Dès lors notre profession doit-elle se présenter comme un lobby (se revendiquer comme tel ?) lobby que certains traduisent par « groupe d'intérêts, groupe de pression ». Je préfère de beaucoup des objectifs ainsi définis :

« Notre rôle est aussi de faire de la pédagogie auprès des pouvoirs publics pour améliorer ces dispositifs [d'aides] en expliquant, à partir de nos retours terrain, qu'ils sont parfois trop complexes, ou qu'ils peuvent être complétés.
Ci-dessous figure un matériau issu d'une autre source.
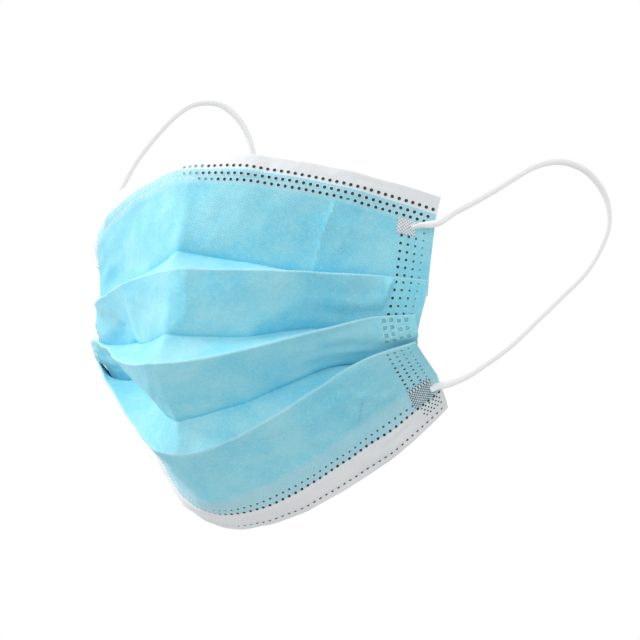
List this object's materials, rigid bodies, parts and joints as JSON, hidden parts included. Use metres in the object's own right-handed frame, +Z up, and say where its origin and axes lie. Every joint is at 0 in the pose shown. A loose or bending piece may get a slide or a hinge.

[...] En étant force de propositions, nous démontrerons à l'exécutif qu'il est indispensable de nous consulter en amont des projets de loi relatifs aux entreprises, et plus seulement au moment de leur application. Notre légitimité est fondée sur notre utilité au marché. » Lionel Canesi, interview pour Compta Online, 15 déc. 2020.

Les fédérations d'OGA ont, en matière de lobbying, une certaine expérience... avec le succès que vous aurez d'ailleurs constaté. Hélas elles n'avaient pas les moyens de s'installer à proximité de Bercy et encore moins de l'Assemblée nationale. Bercy et les décideurs politiques ont su les flatter pour mieux les utiliser et une fois l'objectif qu'il leur a été fixé fut atteint, leur disparition programmée fut rapidement actée. « Tout flatteur vit aux dépens de celui qui l'écoute... ».

J'ai conscience qu'il serait malvenu de critiquer les ambitions politiques de tel ou tel alors que notre profession n'est représentée à l'Assemblée que de façon très marginale voire ridicule par rapport aux avocats. Que ce soit pour la profession ou pour le pays, il faut saluer ceux qui ont le courage de s'engager car c'est au prix de beaucoup de sacrifices. Ce qui n'empêche pas de s'interroger sur la pertinence et la motivation de certains choix...

[1] Cirque ou contre-pouvoir ? Bienvenue à l'Assemblée des paradoxes, L'Express, 3 nov. 2022

[2] Le blocage ne serait d'ailleurs pas au niveau politique mais plutôt du côté CARMF.


 

Serge Heripel est expert-comptable retraité et vice-président de l'organisme mixte de gestion agréé France Gestion.